Оглавление "Статьи из "Бюллетеня оппозиции".
Л. Троцкий.
НАКАНУНЕ СЪЕЗДА
БОЛЬШЕВИСТСКИЕ СЪЕЗДЫ ПРЕЖДЕ И ТЕПЕРЬ
Предстоящий вскоре съезд правящей партии Советского Союза призван вынести по заранее заготовленной формуле, одобрение политическому руководству, хозяйственному плану и работе Коминтерна. Между тем, эти три области, тесно связанные между собой, выдвигают ряд жгучих вопросов, на которые съезд не сможет и не захочет ответить. Не потому, что вопросы противоречат интересам рабочего государства, а потому что самая постановка их несовместима с интересами правящей бюрократии.
Прежде всего: почему три года и восемь месяцев не созывался очередной съезд партии? В тягчайших условиях подпольной борьбы и эмиграции, с 1903 по 1907 год, состоялось четыре съезда: в Брюсселе-Лондоне, Женеве, Стокгольме, снова в Лондоне. Наступившие годы реакции и полного упадка партии прервали правильное чередование съездов. Только в 1912 году в Праге собралась большевистская конференция, равноценная съезду. Едва революционное движение возродилось (1912 - 1914), как разразилась война. В апреле 1917 года созывается новая партийная конференция, опять-таки равная по своему значению съезду. Через четыре месяца, в конце июля 1917 года, собирается в полу-нелегальных условиях 6-ой съезд партии, закладывающий политические предпосылки Октябрьского восстания. Через восемь месяцев новый съезд призван разрешить брест-литовские разногласия. Следующие пять съездов правильно собирались с промежутками в год, и каждый из них отмечал важную эпоху в развитии партии и советской политики. Каждому съезду предшествовала дискуссия, развертывавшаяся с полной свободой.
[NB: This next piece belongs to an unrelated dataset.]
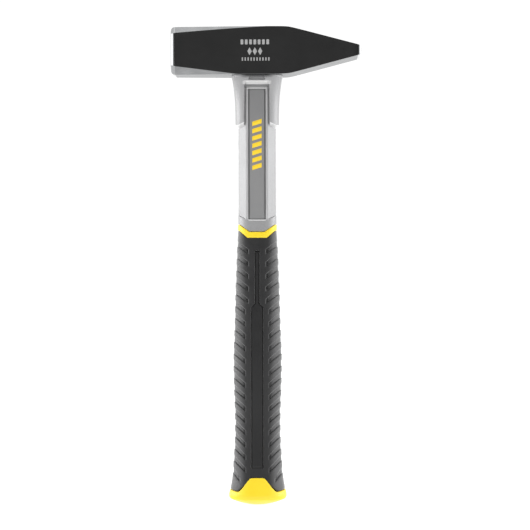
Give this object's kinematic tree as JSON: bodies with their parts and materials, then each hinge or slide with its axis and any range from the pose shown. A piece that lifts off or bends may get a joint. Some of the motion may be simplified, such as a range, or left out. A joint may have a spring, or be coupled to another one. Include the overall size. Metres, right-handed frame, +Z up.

Таков был режим до смерти Ленина и до открытия войны против "троцкизма". 13-ый и 14-ый съезды происходили уже со значительными запозданиями, которые вызывались потребностями закулисных бюрократических маневров. 15-ый съезд был созван, вопреки партийному уставу, через два с лишним года после 14-го: нужно было предварительно разбить оппозицию. Осенью 1927 года ЦК постановил - хотя партийный устав не предоставлял и не мог предоставить ему такого права - созывать дальнейшие съезды каждые два года. Решение это прошло не без внутренних трений в самом аппарате: слишком трудно было объяснить вслух, почему большевистская партия, в качестве правящей, лишилась того права, которое она имела даже в революционном подполье: прав контролировать свой аппарат и давать ему директивы на будущее. 16-ый съезд (июнь 1930 г.) созван был, однако, не через два года после 15-го (январь 1928 г.), а через два с половиной года, т.-е. с нарушением уже и нового устава. Наконец, между 16-ым и 17-ым съездами прошло три и две три года. В течение тех двадцати месяцев, когда центральный комитет, уже не только по существу, но и по букве устава, правил в порядке узурпации, в партии не раздалось ни одного голоса протеста. По двум причинам: 1) никто не верит более, что съезд аппарата способен что бы то ни было изменить в работе правящей верхушки; 2) если бы кто-нибудь, в наивности своей, попытался поднять протест, то был бы немедленно исключен из партии. Предшествовавшая съезду "чистка" исключала десятки тысяч людей за менее тяжкие грехи. Если в классический период большевизма каждому съезду предшествовала горячая дискуссия, занимавшая ряд недель, то нынешнему съезду предшествовала бюрократическая чистка, растянувшаяся на полгода. При этих условиях съезд явится лишь внушительным парадом бюрократии.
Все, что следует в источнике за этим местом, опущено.